Repeat each line exactly as it is written.

(Object modeling scripts)
════════════════════

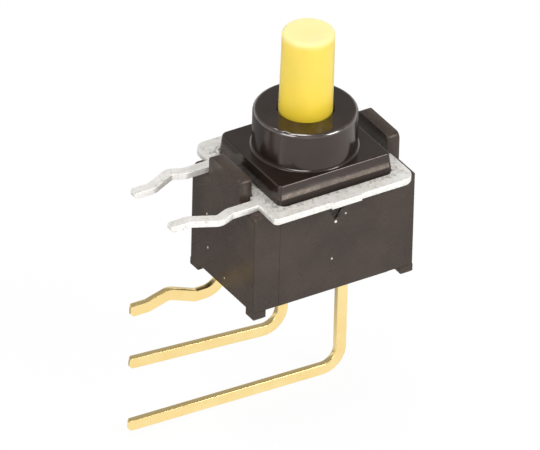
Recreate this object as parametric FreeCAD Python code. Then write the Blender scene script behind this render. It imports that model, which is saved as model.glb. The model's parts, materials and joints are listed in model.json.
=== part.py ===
import FreeCAD, Part
import math
import os

# A right-angle momentary pushbutton switch: a moulded base with three stamped
# leads, a sheet bracket with two board legs, a cover with a round bushing, and a
# capped plunger on a return spring. Millimetres. The plunger axis is Z, the origin
# is on the cover's top face, and the circuit board lies square to X, on the -X side.

V = FreeCAD.Vector

# Base housing
base_end_margin = 0.60
base_width = 4.34
base_height = 3.99
front_wall = 0.43
floor_thickness = 0.45
base_corner_radius = 0.10
base_edge_chamfer = 0.16
foot_size = 0.52
foot_height = 0.36
foot_chamfer = 0.08
ear_thickness = 0.51
ear_length = 2.10
ear_height = 0.95
ear_corner_radius = 0.22
relief_length = 1.06
relief_depth = 0.04
mark_width = 0.60
mark_height = 0.48
mark_drop = 0.82
mark_depth = 0.06
seal_recess_depth = 0.20
seal_recess_margin = 0.22
spring_post_radius = 0.50
spring_post_height = 0.80

# Bracket, one stamped sheet
sheet_thickness = 0.25
frame_end_inset = 0.40
frame_side_overhang = 0.70
frame_corner_radius = 0.50
frame_rail_width = 0.38
frame_clamp_margin = 0.09
frame_window_radius = 0.20
tab_length = 1.26
tab_depth = 0.08
leg_width = 0.40
leg_root_offset = 1.53
leg_tip_offset = 1.27
leg_kink_outward = 0.22
leg_straight = 1.10
leg_kink_rise = 0.55
leg_kink_run = 0.98
leg_bend_radius = 0.32
board_reach = 3.05

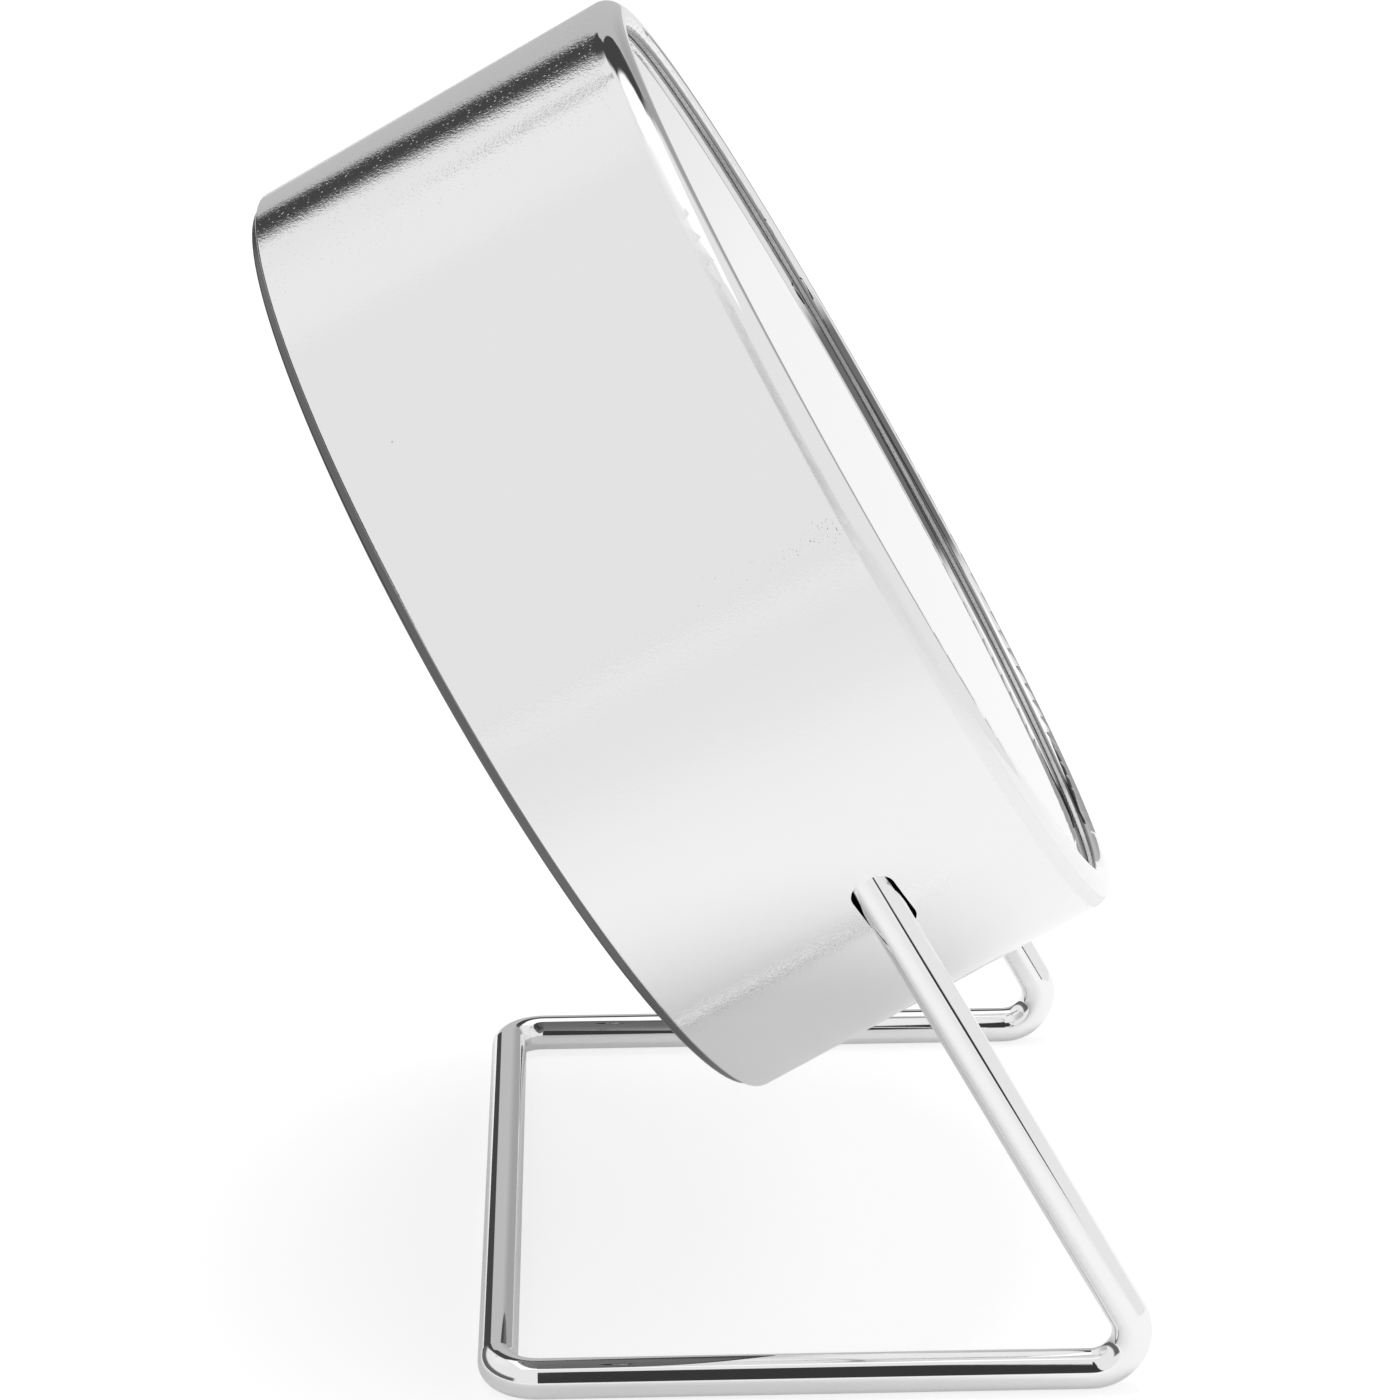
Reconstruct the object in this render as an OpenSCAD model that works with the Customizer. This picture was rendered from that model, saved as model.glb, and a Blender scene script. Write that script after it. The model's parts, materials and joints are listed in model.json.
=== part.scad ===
// Countertop mirror: a round mirror in a deep chromed drum, which is plugged
// onto the two legs of one bent wire stand and leans back at a fixed angle.
// The stand rests on z = 0, the mirror faces -Y and up, X runs across the drum,
// and the origin is the middle of the footprint.

/* [Drum] */
// Outside diameter of the drum
drum_d = 170; // [160:1:180]
// Depth of the drum, from its rear edge to the crest of its rim
drum_depth = 66.5; // [62:0.5:72]
// Thickness of the drum's steel
drum_wall = 1; // [0.8:0.1:1.2]
// Outside radius where the side rolls over into the rim
rim_outer_r = 3.5; // [3:0.25:4]
// Radius where the rim rolls down into the opening
rim_inner_r = 1.5; // [1.3:0.1:1.7]
// Width of the rim, from the outside of the drum to the opening
rim_w = 5.75; // [5.5:0.25:6.25]
// Radius of the drum's rear edge
rear_edge_r = 0.6; // [0.6:0.1:1.2]
// Width of the flange turned in at the rear
rear_flange_w = 6; // [5:0.5:8]
// Angle that the mirror leans back from upright
lean = 29.4; // [26:0.2:33]
// Height of the drum's centre above the table
head_height = 121; // [118:0.5:126]

/* [Mirror] */
// Depth of the glass below the crest of the rim
glass_inset = 2; // [2:0.1:2.4]
// Thickness of the glass
glass_t = 3; // [2:0.5:4]
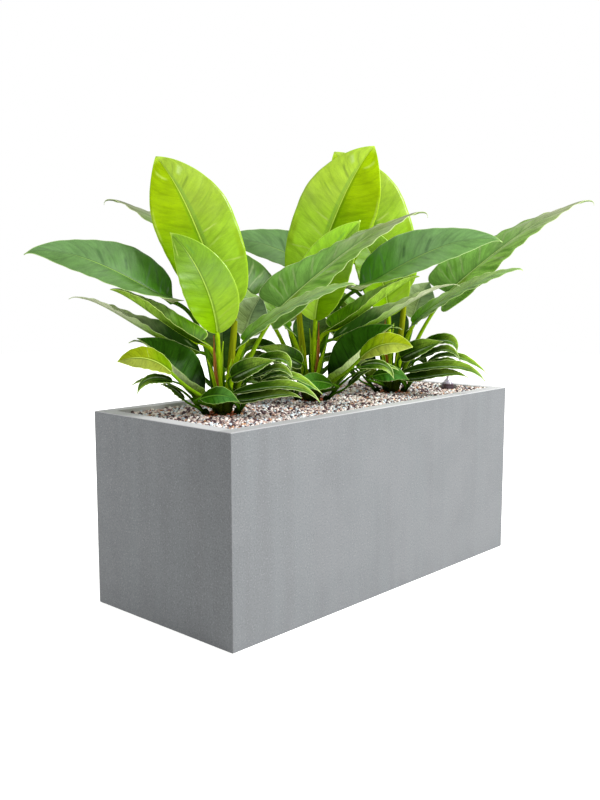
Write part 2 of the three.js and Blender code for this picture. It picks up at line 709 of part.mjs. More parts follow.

════════════════════

Exercise solution:
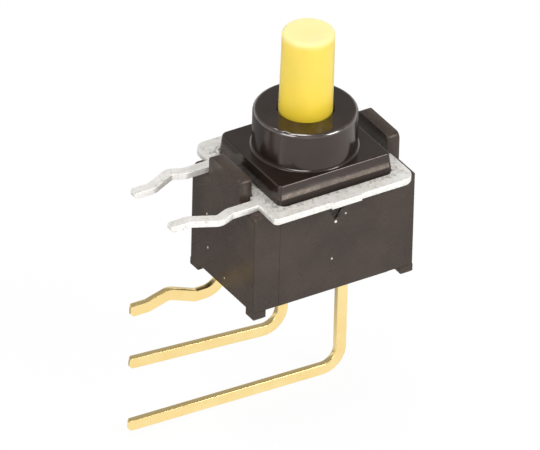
Recreate this object as parametric FreeCAD Python code. Then write the Blender scene script behind this render. It imports that model, which is saved as model.glb. The model's parts, materials and joints are listed in model.json.
=== part.py ===
import FreeCAD, Part
import math
import os

# A right-angle momentary pushbutton switch: a moulded base with three stamped
# leads, a sheet bracket with two board legs, a cover with a round bushing, and a
# capped plunger on a return spring. Millimetres. The plunger axis is Z, the origin
# is on the cover's top face, and the circuit board lies square to X, on the -X side.

V = FreeCAD.Vector

# Base housing
base_end_margin = 0.60
base_width = 4.34
base_height = 3.99
front_wall = 0.43
floor_thickness = 0.45
base_corner_radius = 0.10
base_edge_chamfer = 0.16
foot_size = 0.52
foot_height = 0.36
foot_chamfer = 0.08
ear_thickness = 0.51
ear_length = 2.10
ear_height = 0.95
ear_corner_radius = 0.22
relief_length = 1.06
relief_depth = 0.04
mark_width = 0.60
mark_height = 0.48
mark_drop = 0.82
mark_depth = 0.06
seal_recess_depth = 0.20
seal_recess_margin = 0.22
spring_post_radius = 0.50
spring_post_height = 0.80

# Bracket, one stamped sheet
sheet_thickness = 0.25
frame_end_inset = 0.40
frame_side_overhang = 0.70
frame_corner_radius = 0.50
frame_rail_width = 0.38
frame_clamp_margin = 0.09
frame_window_radius = 0.20
tab_length = 1.26
tab_depth = 0.08
leg_width = 0.40
leg_root_offset = 1.53
leg_tip_offset = 1.27
leg_kink_outward = 0.22
leg_straight = 1.10
leg_kink_rise = 0.55
leg_kink_run = 0.98
leg_bend_radius = 0.32
board_reach = 3.05

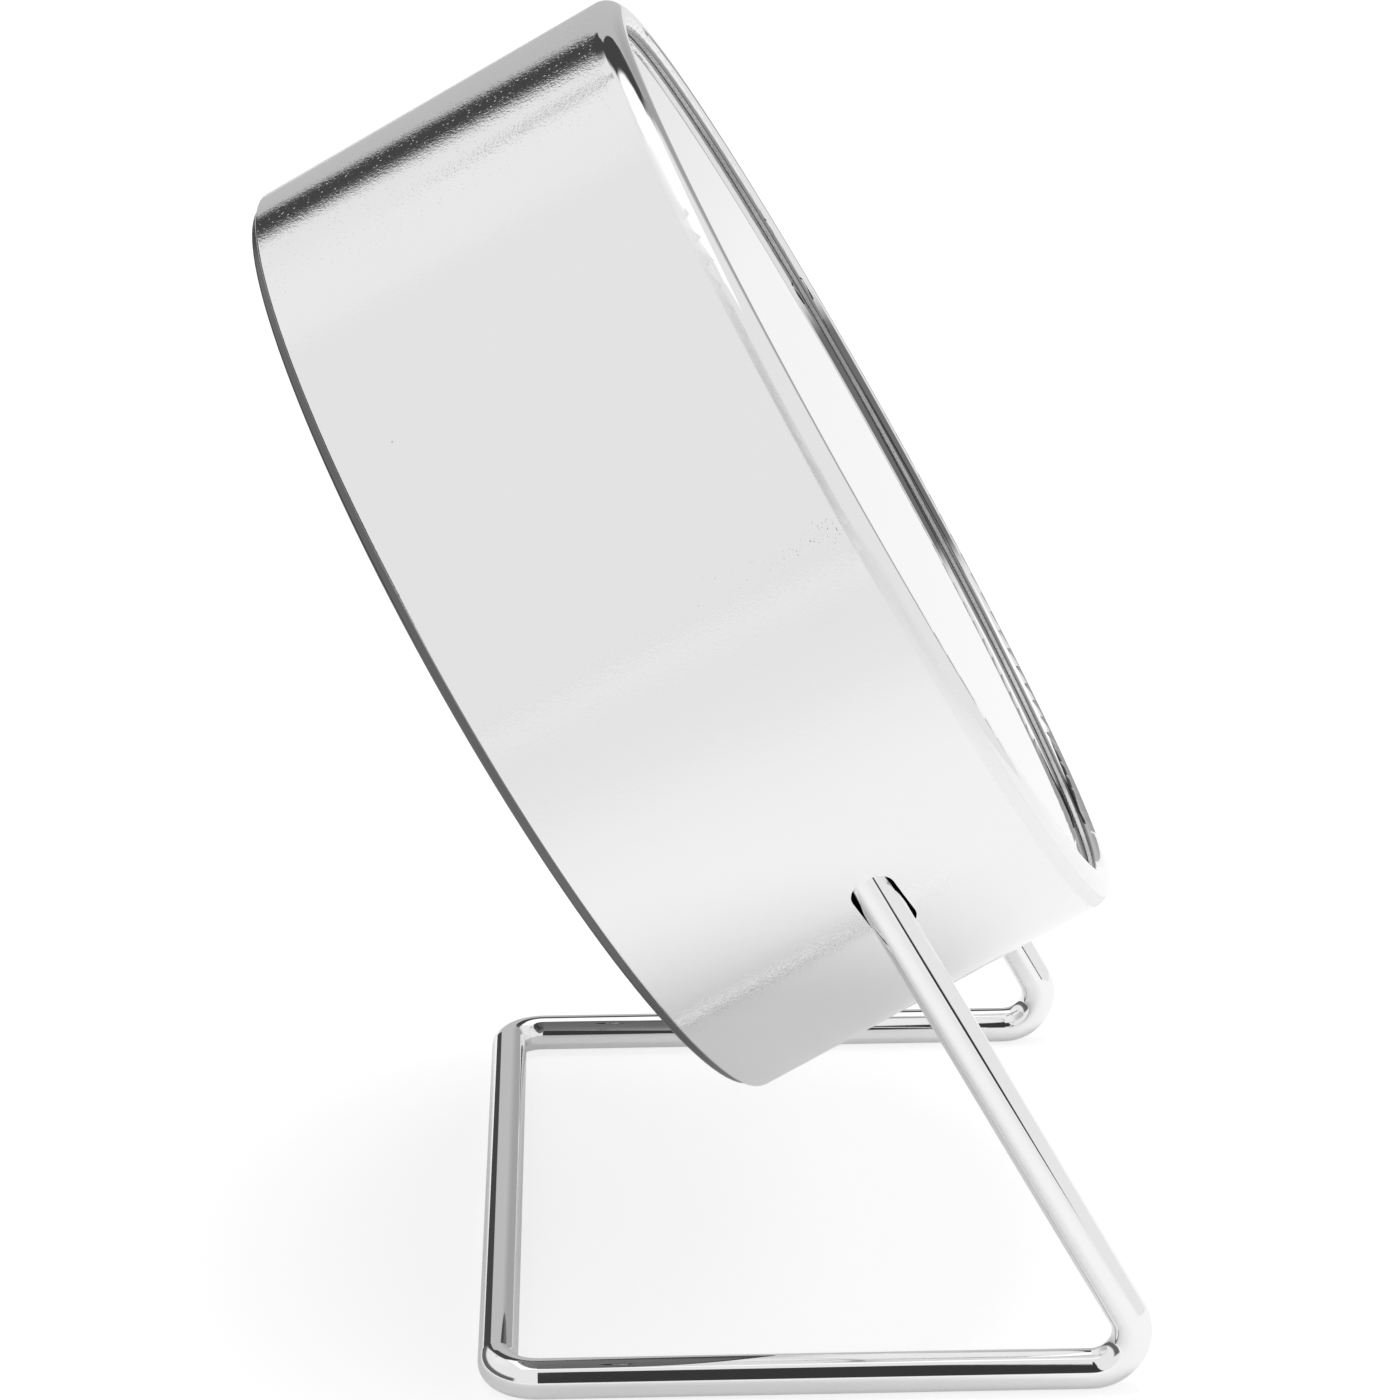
Reconstruct the object in this render as an OpenSCAD model that works with the Customizer. This picture was rendered from that model, saved as model.glb, and a Blender scene script. Write that script after it. The model's parts, materials and joints are listed in model.json.
=== part.scad ===
// Countertop mirror: a round mirror in a deep chromed drum, which is plugged
// onto the two legs of one bent wire stand and leans back at a fixed angle.
// The stand rests on z = 0, the mirror faces -Y and up, X runs across the drum,
// and the origin is the middle of the footprint.

/* [Drum] */
// Outside diameter of the drum
drum_d = 170; // [160:1:180]
// Depth of the drum, from its rear edge to the crest of its rim
drum_depth = 66.5; // [62:0.5:72]
// Thickness of the drum's steel
drum_wall = 1; // [0.8:0.1:1.2]
// Outside radius where the side rolls over into the rim
rim_outer_r = 3.5; // [3:0.25:4]
// Radius where the rim rolls down into the opening
rim_inner_r = 1.5; // [1.3:0.1:1.7]
// Width of the rim, from the outside of the drum to the opening
rim_w = 5.75; // [5.5:0.25:6.25]
// Radius of the drum's rear edge
rear_edge_r = 0.6; // [0.6:0.1:1.2]
// Width of the flange turned in at the rear
rear_flange_w = 6; // [5:0.5:8]
// Angle that the mirror leans back from upright
lean = 29.4; // [26:0.2:33]
// Height of the drum's centre above the table
head_height = 121; // [118:0.5:126]

/* [Mirror] */
// Depth of the glass below the crest of the rim
glass_inset = 2; // [2:0.1:2.4]
// Thickness of the glass
glass_t = 3; // [2:0.5:4]
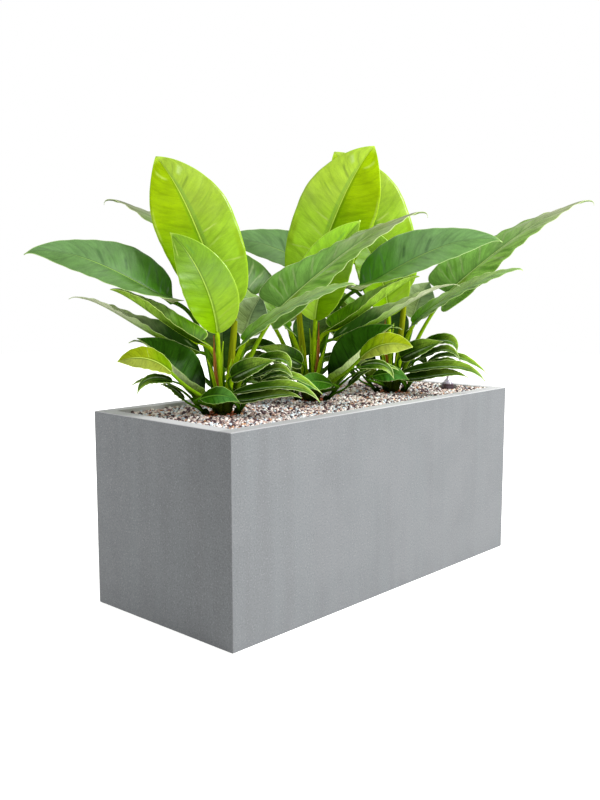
Write part 2 of the three.js and Blender code for this picture. It picks up at line 709 of part.mjs. More parts follow.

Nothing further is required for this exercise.